God would find no righteousness in man whose every thought is evil from his youth (Gen 8:21), and so after every breath and every step, as sure as sparks fly upwards, God is looking to crush man for each infraction. From such a god there is no deliverance and no possible means for reconciliation. It is exactly the sort of god Satan would like us to believe exists, because man would have no reason to worship such a god.

Further, in the vision we can see that Satan is mad that God “puts no trust even in His servants and against His angels He charges error.” Satan considers himself (at least once upon a time) a servant, but he is angry that he as one of God’s angels is charged with error regardless. In his arrogance he asserts that if he cannot be pure before God surely mortal man cannot be, “whose foundation is dust, who are crushed before the moth” (Job 4:19).

The vision is correct in saying, “There is no one righteous, not one” (Rom 3:10). But, it is incorrect in attributing all suffering a retribution for this fact, even though God would legally be in His right to because of the depravity of man. Nonetheless, it is not the destiny of all men to return to “dust” for good and these same men can be pure before God if they are washed clean in Christ’s blood. The faithful, like Job, then often do not suffer as punishment, but God has more mysterious reasons behind it.
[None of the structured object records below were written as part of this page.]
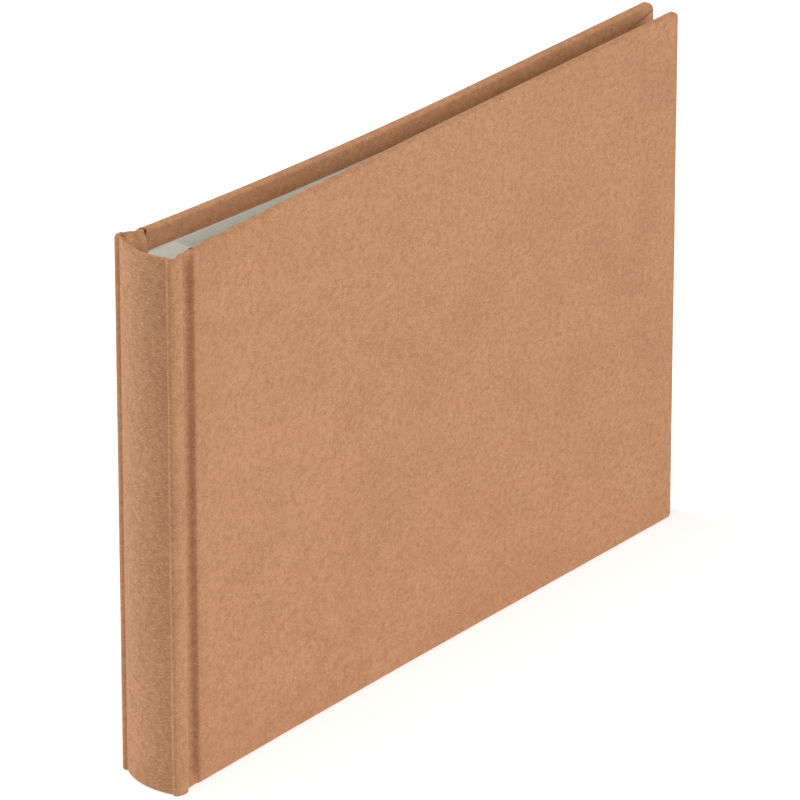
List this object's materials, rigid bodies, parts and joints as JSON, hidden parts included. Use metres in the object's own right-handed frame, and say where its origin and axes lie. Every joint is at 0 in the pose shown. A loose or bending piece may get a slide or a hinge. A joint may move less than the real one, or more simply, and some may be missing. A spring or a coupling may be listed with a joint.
{
  "type": "scrapbook album",
  "caption": "Landscape case-bound scrapbook album with kraft paper covers, a rounded spine, grooved joints and blank card leaves, standing on its tail edge.",
  "frame": {"origin": "middle of the closed album's box in plan, on the surface it stands on", "axes": "+X from the spine to the fore-edge, +Y from the front cover to the back cover, +Z from tail to head"},
  "size_m": [0.2436, 0.0254, 0.171],
  "materials": {
    "kraft_covering": "matte",
    "greyboard": "matte",
    "spine_card": "matte",
    "endpaper": "matte",
    "leaf_card": "matte",
    "lining_cloth": "matte",
    "binding_glue": "satin"
  },
  "bodies": {
    "binding": {"spine_paper": "kraft_covering", "spine_strip": "spine_card", "spine_lining": "lining_cloth", "spine_glue": "binding_glue", "guard_01": "leaf_card", "guard_02": "leaf_card", "guard_03": "leaf_card", "guard_04": "leaf_card", "guard_05": "leaf_card", "guard_06": "leaf_card", "guard_07": "leaf_card", "guard_08": "leaf_card", "guard_09": "leaf_card", "guard_10": "leaf_card", "guard_11": "leaf_card", "guard_12": "leaf_card", "guard_13": "leaf_card", "guard_14": "leaf_card", "guard_15": "leaf_card", "guard_16": "leaf_card", "guard_17": "leaf_card", "guard_18": "leaf_card"},
    "front_cover": {"front_cover_board": "greyboard", "front_cover_paper": "kraft_covering", "front_hinge_cloth": "lining_cloth", "front_pastedown": "endpaper"},
    "back_cover": {"back_cover_board": "greyboard", "back_cover_paper": "kraft_covering", "back_hinge_cloth": "lining_cloth", "back_pastedown": "endpaper"},
    "front_flyleaf": {"front_flyleaf": "endpaper"},
    "back_flyleaf": {"back_flyleaf": "endpaper"},
    "leaf_01": {"leaf_01": "leaf_card"},
    "leaf_02": {"leaf_02": "leaf_card"},
    "leaf_03": {"leaf_03": "leaf_card"},
    "leaf_04": {"leaf_04": "leaf_card"},
    "leaf_05": {"leaf_05": "leaf_card"},
    "leaf_06": {"leaf_06": "leaf_card"},
    "leaf_07": {"leaf_07": "leaf_card"},
    "leaf_08": {"leaf_08": "leaf_card"},
    "leaf_09": {"leaf_09": "leaf_card"},
    "leaf_10": {"leaf_10": "leaf_card"},
    "leaf_11": {"leaf_11": "leaf_card"},
    "leaf_12": {"leaf_12": "leaf_card"},
    "leaf_13": {"leaf_13": "leaf_card"},
    "leaf_14": {"leaf_14": "leaf_card"},
    "leaf_15": {"leaf_15": "leaf_card"},
    "leaf_16": {"leaf_16": "leaf_card"},
    "leaf_17": {"leaf_17": "leaf_card"},
    "leaf_18": {"leaf_18": "leaf_card"}
  },
  "joints": [
    {"name": "front_cover_hinge", "type": "hinge", "parent": "binding", "child": "front_cover", "pos_m": [-0.11568, -0.01177, 0.085], "axis": [0, 0, -1], "range_deg": [0, 180]},
    {"name": "back_cover_hinge", "type": "hinge", "parent": "binding", "child": "back_cover", "pos_m": [-0.11368, 0.01238, 0.085], "axis": [0, 0, 1], "range_deg": [0, 180]},
    {"name": "front_flyleaf_turn", "type": "hinge", "parent": "binding", "child": "front_flyleaf", "pos_m": [-0.10968, -0.00757, 0.0835], "axis": [0, 0, -1], "range_deg": [0, 135]},
    {"name": "leaf_01_turn", "type": "hinge", "parent": "binding", "child": "leaf_01", "pos_m": [-0.09808, -0.0066, 0.0835], "axis": [0, 0, -1], "range_deg": [0, 64.8]},
    {"name": "leaf_02_turn", "type": "hinge", "parent": "binding", "child": "leaf_02", "pos_m": [-0.09798, -0.00583, 0.0835], "axis": [0, 0, -1], "range_deg": [0, 57.6]},
    {"name": "leaf_03_turn", "type": "hinge", "parent": "binding", "child": "leaf_03", "pos_m": [-0.09788, -0.00506, 0.0835], "axis": [0, 0, -1], "range_deg": [0, 50.4]},
    {"name": "leaf_04_turn", "type": "hinge", "parent": "binding", "child": "leaf_04", "pos_m": [-0.09778, -0.00429, 0.0835], "axis": [0, 0, -1], "range_deg": [0, 43.2]},
    {"name": "leaf_05_turn", "type": "hinge", "parent": "binding", "child": "leaf_05", "pos_m": [-0.09768, -0.00353, 0.0835], "axis": [0, 0, -1], "range_deg": [0, 36]},
    {"name": "leaf_06_turn", "type": "hinge", "parent": "binding", "child": "leaf_06", "pos_m": [-0.09758, -0.00276, 0.0835], "axis": [0, 0, -1], "range_deg": [0, 28.8]},
    {"name": "leaf_07_turn", "type": "hinge", "parent": "binding", "child": "leaf_07", "pos_m": [-0.09748, -0.002, 0.0835], "axis": [0, 0, -1], "range_deg": [0, 21.6]},
    {"name": "leaf_08_turn", "type": "hinge", "parent": "binding", "child": "leaf_08", "pos_m": [-0.09738, -0.00124, 0.0835], "axis": [0, 0, -1], "range_deg": [0, 14.4]},
    {"name": "leaf_09_turn", "type": "hinge", "parent": "binding", "child": "leaf_09", "pos_m": [-0.09728, -0.00047, 0.0835], "axis": [0, 0, -1], "range_deg": [0, 7.2]},
    {"name": "leaf_10_turn", "type": "hinge", "parent": "binding", "child": "leaf_10", "pos_m": [-0.09718, 0.00028, 0.0835], "axis": [0, 0, 1], "range_deg": [0, 7.2]},
    {"name": "leaf_11_turn", "type": "hinge", "parent": "binding", "child": "leaf_11", "pos_m": [-0.09708, 0.00104, 0.0835], "axis": [0, 0, 1], "range_deg": [0, 14.4]},
    {"name": "leaf_12_turn", "type": "hinge", "parent": "binding", "child": "leaf_12", "pos_m": [-0.09698, 0.0018, 0.0835], "axis": [0, 0, 1], "range_deg": [0, 21.6]},
    {"name": "leaf_13_turn", "type": "hinge", "parent": "binding", "child": "leaf_13", "pos_m": [-0.09688, 0.00256, 0.0835], "axis": [0, 0, 1], "range_deg": [0, 28.8]},
    {"name": "leaf_14_turn", "type": "hinge", "parent": "binding", "child": "leaf_14", "pos_m": [-0.09678, 0.00331, 0.0835], "axis": [0, 0, 1], "range_deg": [0, 36]},
    {"name": "leaf_15_turn", "type": "hinge", "parent": "binding", "child": "leaf_15", "pos_m": [-0.09668, 0.00407, 0.0835], "axis": [0, 0, 1], "range_deg": [0, 43.2]},
    {"name": "leaf_16_turn", "type": "hinge", "parent": "binding", "child": "leaf_16", "pos_m": [-0.09658, 0.00482, 0.0835], "axis": [0, 0, 1], "range_deg": [0, 50.4]},
    {"name": "leaf_17_turn", "type": "hinge", "parent": "binding", "child": "leaf_17", "pos_m": [-0.09648, 0.00557, 0.0835], "axis": [0, 0, 1], "range_deg": [0, 57.6]},
    {"name": "leaf_18_turn", "type": "hinge", "parent": "binding", "child": "leaf_18", "pos_m": [-0.09638, 0.00632, 0.0835], "axis": [0, 0, 1], "range_deg": [0, 64.8]},
    {"name": "back_flyleaf_turn", "type": "hinge", "parent": "binding", "child": "back_flyleaf", "pos_m": [-0.10778, 0.00818, 0.0835], "axis": [0, 0, 1], "range_deg": [0, 135]}
  ],
  "couplings": [
    {"joint": "front_flyleaf_turn", "follows": "front_cover_hinge", "ratio": 0.75},
    {"joint": "leaf_01_turn", "follows": "front_cover_hinge", "ratio": 0.36},
    {"joint": "leaf_02_turn", "follows": "front_cover_hinge", "ratio": 0.32},
    {"joint": "leaf_03_turn", "follows": "front_cover_hinge", "ratio": 0.28},
    {"joint": "leaf_04_turn", "follows": "front_cover_hinge", "ratio": 0.24},
    {"joint": "leaf_05_turn", "follows": "front_cover_hinge", "ratio": 0.2},
    {"joint": "leaf_06_turn", "follows": "front_cover_hinge", "ratio": 0.16},
    {"joint": "leaf_07_turn", "follows": "front_cover_hinge", "ratio": 0.12},
    {"joint": "leaf_08_turn", "follows": "front_cover_hinge", "ratio": 0.08},
    {"joint": "leaf_09_turn", "follows": "front_cover_hinge", "ratio": 0.04},
    {"joint": "leaf_10_turn", "follows": "back_cover_hinge", "ratio": 0.04},
    {"joint": "leaf_11_turn", "follows": "back_cover_hinge", "ratio": 0.08},
    {"joint": "leaf_12_turn", "follows": "back_cover_hinge", "ratio": 0.12},
    {"joint": "leaf_13_turn", "follows": "back_cover_hinge", "ratio": 0.16},
    {"joint": "leaf_14_turn", "follows": "back_cover_hinge", "ratio": 0.2},
    {"joint": "leaf_15_turn", "follows": "back_cover_hinge", "ratio": 0.24},
    {"joint": "leaf_16_turn", "follows": "back_cover_hinge", "ratio": 0.28},
    {"joint": "leaf_17_turn", "follows": "back_cover_hinge", "ratio": 0.32},
    {"joint": "leaf_18_turn", "follows": "back_cover_hinge", "ratio": 0.36},
    {"joint": "back_flyleaf_turn", "follows": "back_cover_hinge", "ratio": 0.75}
  ]
}
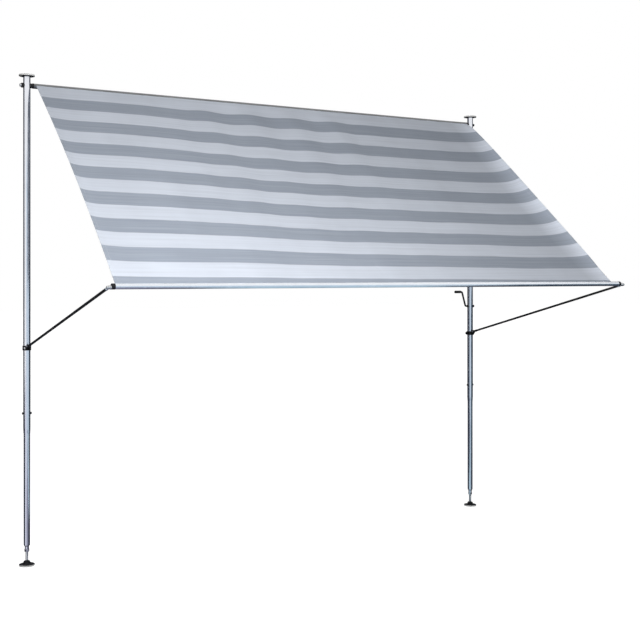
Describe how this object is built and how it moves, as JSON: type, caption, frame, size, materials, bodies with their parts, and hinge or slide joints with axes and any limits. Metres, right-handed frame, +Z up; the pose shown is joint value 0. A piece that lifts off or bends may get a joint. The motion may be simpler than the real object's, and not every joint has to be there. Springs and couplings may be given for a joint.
{
  "type": "fabric awning",
  "caption": "Clamp awning braced between floor and ceiling: telescoping posts, a crank-driven cloth roller, and a striped cloth held out by swinging arms and a drop bar.",
  "frame": {"origin": "on the floor, under the axis of the left post, at the middle of its sole", "axes": "+Z up, +X from the left post to the right post, and the cloth comes out towards -Y"},
  "size_m": [3.082, 1.4483, 2.65],
  "materials": {
    "steel_tube": "satin",
    "zinc": "satin",
    "dark_steel": "satin",
    "anodised_bar": "satin",
    "roller_grey": "satin",
    "black_plastic": "satin",
    "pad_rubber": "matte",
    "welt_pvc": "matte",
    "cord": "matte",
    "striped_cloth": "matte"
  },
  "bodies": {
    "frame": {"upper_tube_left": "steel_tube", "ceiling_plate_left": "black_plastic", "ceiling_pad_left": "pad_rubber", "arm_collar_left": "black_plastic", "fork_pin_left": "zinc", "upper_tube_right": "steel_tube", "ceiling_plate_right": "black_plastic", "ceiling_pad_right": "pad_rubber", "arm_collar_right": "black_plastic", "fork_pin_right": "zinc", "collar_screw_left": "zinc", "roller_bolt": "zinc", "roller_saddle_inner": "black_plastic", "roller_saddle_outer": "black_plastic", "shaft_bush_inner": "black_plastic", "shaft_bush_outer": "black_plastic", "crank_bush_inner": "black_plastic", "crank_bush_outer": "black_plastic", "drive_cord": "cord"},
    "roller": {"roller_tube": "roller_grey", "roller_plug_left": "black_plastic", "roller_plug_right": "black_plastic", "roller_shaft": "zinc", "roller_nut": "black_plastic", "roller_pulley": "black_plastic", "roller_welt": "welt_pvc"},
    "crank": {"crank_rod": "dark_steel", "crank_pulley": "black_plastic", "crank_nut": "black_plastic"},
    "crank_sleeve": {"crank_grip": "black_plastic"},
    "cloth": {"cloth": "striped_cloth"},
    "drop_bar": {"drop_bar": "anodised_bar", "bar_cap_left": "black_plastic", "bar_cap_right": "black_plastic", "bar_bolt_left": "zinc", "bar_bolt_right": "zinc", "bar_welt": "welt_pvc"},
    "collar_knob": {"collar_knob_right": "black_plastic"},
    "arm_left": {"arm_tube_left": "dark_steel", "arm_lower_eye_left": "dark_steel", "arm_upper_eye_left": "zinc"},
    "lower_post_left": {"lower_tube_left": "steel_tube", "guide_bush_left": "black_plastic"},
    "jack_nut_left": {"jack_nut_left": "zinc"},
    "spindle_left": {"jack_spindle_left": "zinc"},
    "foot_left": {"foot_plate_left": "black_plastic", "foot_sole_left": "pad_rubber"},
    "clamp_screw_left_a": {"clamp_screw_left_a": "dark_steel"},
    "clamp_screw_left_b": {"clamp_screw_left_b": "dark_steel"},
    "arm_right": {"arm_tube_right": "dark_steel", "arm_lower_eye_right": "dark_steel", "arm_upper_eye_right": "zinc"},
    "lower_post_right": {"lower_tube_right": "steel_tube", "guide_bush_right": "black_plastic"},
    "jack_nut_right": {"jack_nut_right": "zinc"},
    "spindle_right": {"jack_spindle_right": "zinc"},
    "foot_right": {"foot_plate_right": "black_plastic", "foot_sole_right": "pad_rubber"},
    "clamp_screw_right_a": {"clamp_screw_right_a": "dark_steel"},
    "clamp_screw_right_b": {"clamp_screw_right_b": "dark_steel"}
  },
  "joints": [
    {"name": "arm_swing", "type": "hinge", "parent": "frame", "child": "arm_left", "pos_m": [0, -0.036, 1.1865], "axis": [-1, 0, 0], "range_deg": [0, 75], "deforming": ["cloth"]},
    {"name": "arm_swing_right", "type": "hinge", "parent": "frame", "child": "arm_right", "pos_m": [3, -0.036, 1.1865], "axis": [-1, 0, 0], "range_deg": [0, 75]},
    {"name": "bar_turn", "type": "hinge", "parent": "arm_left", "child": "drop_bar", "pos_m": [0, -1.388, 1.515], "axis": [-1, 0, 0], "range_deg": [-38.7, 0]},
    {"name": "cloth_swing", "type": "hinge", "parent": "frame", "child": "cloth", "pos_m": [1.5, 0, 2.592], "axis": [-1, 0, 0], "range_deg": [0, 36.5]},
    {"name": "roller_spin", "type": "hinge", "parent": "frame", "child": "roller", "pos_m": [1.5, 0, 2.592], "axis": [-1, 0, 0], "range_deg": [0, 5400]},
    {"name": "crank_spin", "type": "hinge", "parent": "frame", "child": "crank", "pos_m": [3, 0, 1.358], "axis": [-1, 0, 0], "range_deg": [0, 5400]},
    {"name": "grip_spin", "type": "hinge", "parent": "crank", "child": "crank_sleeve", "pos_m": [2.93, 0.038, 1.454], "axis": [1, 0, 0], "continuous": true},
    {"name": "collar_knob_turn", "type": "hinge", "parent": "frame", "child": "collar_knob", "pos_m": [2.97, 0, 1.1745], "axis": [-1, 0, 0], "range_deg": [-720, 0]},
    {"name": "post_slide_left", "type": "slide", "parent": "frame", "child": "lower_post_left", "axis": [0, 0, -1], "range_m": [-0.18, 0.25]},
    {"name": "jack_nut_turn_left", "type": "hinge", "parent": "lower_post_left", "child": "jack_nut_left", "pos_m": [0, 0, 0.083], "axis": [0, 0, 1], "range_deg": [-3600, 5400]},
    {"name": "spindle_slide_left", "type": "slide", "parent": "lower_post_left", "child": "spindle_left", "axis": [0, 0, -1], "range_m": [-0.04, 0.06]},
    {"name": "foot_tilt_left", "type": "hinge", "parent": "spindle_left", "child": "foot_left", "pos_m": [0, 0, 0.015], "axis": [-1, 0, 0], "range_deg": [-6, 6]},
    {"name": "clamp_screw_turn_left_a", "type": "hinge", "parent": "frame", "child": "clamp_screw_left_a", "pos_m": [-0.025, 0, 0.822], "axis": [-1, 0, 0], "range_deg": [0, 720]},
    {"name": "clamp_screw_turn_left_b", "type": "hinge", "parent": "frame", "child": "clamp_screw_left_b", "pos_m": [0.025, 0, 0.822], "axis": [1, 0, 0], "range_deg": [0, 720]},
    {"name": "post_slide_right", "type": "slide", "parent": "frame", "child": "lower_post_right", "axis": [0, 0, -1], "range_m": [-0.18, 0.25]},
    {"name": "jack_nut_turn_right", "type": "hinge", "parent": "lower_post_right", "child": "jack_nut_right", "pos_m": [3, 0, 0.083], "axis": [0, 0, 1], "range_deg": [-3600, 5400]},
    {"name": "spindle_slide_right", "type": "slide", "parent": "lower_post_right", "child": "spindle_right", "axis": [0, 0, -1], "range_m": [-0.04, 0.06]},
    {"name": "foot_tilt_right", "type": "hinge", "parent": "spindle_right", "child": "foot_right", "pos_m": [3, 0, 0.015], "axis": [-1, 0, 0], "range_deg": [-6, 6]},
    {"name": "clamp_screw_turn_right_a", "type": "hinge", "parent": "frame", "child": "clamp_screw_right_a", "pos_m": [2.975, 0, 0.822], "axis": [-1, 0, 0], "range_deg": [0, 720]},
    {"name": "clamp_screw_turn_right_b", "type": "hinge", "parent": "frame", "child": "clamp_screw_right_b", "pos_m": [3.025, 0, 0.822], "axis": [1, 0, 0], "range_deg": [0, 720]}
  ],
  "couplings": [
    {"joint": "arm_swing_right", "follows": "arm_swing", "ratio": 1},
    {"joint": "bar_turn", "follows": "arm_swing", "ratio": -0.515},
    {"joint": "cloth_swing", "follows": "arm_swing", "ratio": 0.485},
    {"joint": "roller_spin", "follows": "arm_swing", "ratio": 72},
    {"joint": "crank_spin", "follows": "arm_swing", "ratio": 72},
    {"joint": "jack_nut_turn_left", "follows": "spindle_slide_left", "rad_per_m": 1570.8},
    {"joint": "jack_nut_turn_right", "follows": "spindle_slide_right", "rad_per_m": 1570.8}
  ]
}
However, if we are confident in His love for us we can be confident that He will provide a way out in our suffering and that He works all things, including suffering, for good.

Another horrible Satanic deception in the vision is the nihilistic assertion that “Between morning and evening they are broken in pieces; unobserved, they perish forever. Is not their tent-cord plucked up within them? They die, yet without wisdom” (Job 4:20-21).

What is the point of living if God merely crushes man into pieces day and night? Why go on if we perish forever, only to die and be gone for good? These horrible assertions of there being no afterlife are a twisted lie for more reason than one: there is a resurrection of the righteous and Satan is the one who, when the protective hedge around people is removed, prowls and destroys people day and night. The abominable beast is quick to accuse God of doing specifically what he does himself!

If there is no afterlife and if God finds fault in every single thought, word, or deed we commit we might as well live in open rebellion against God, perish the thought! “If the dead are not raised, let us eat and drink, for tomorrow we die” (1 Cor 15:32).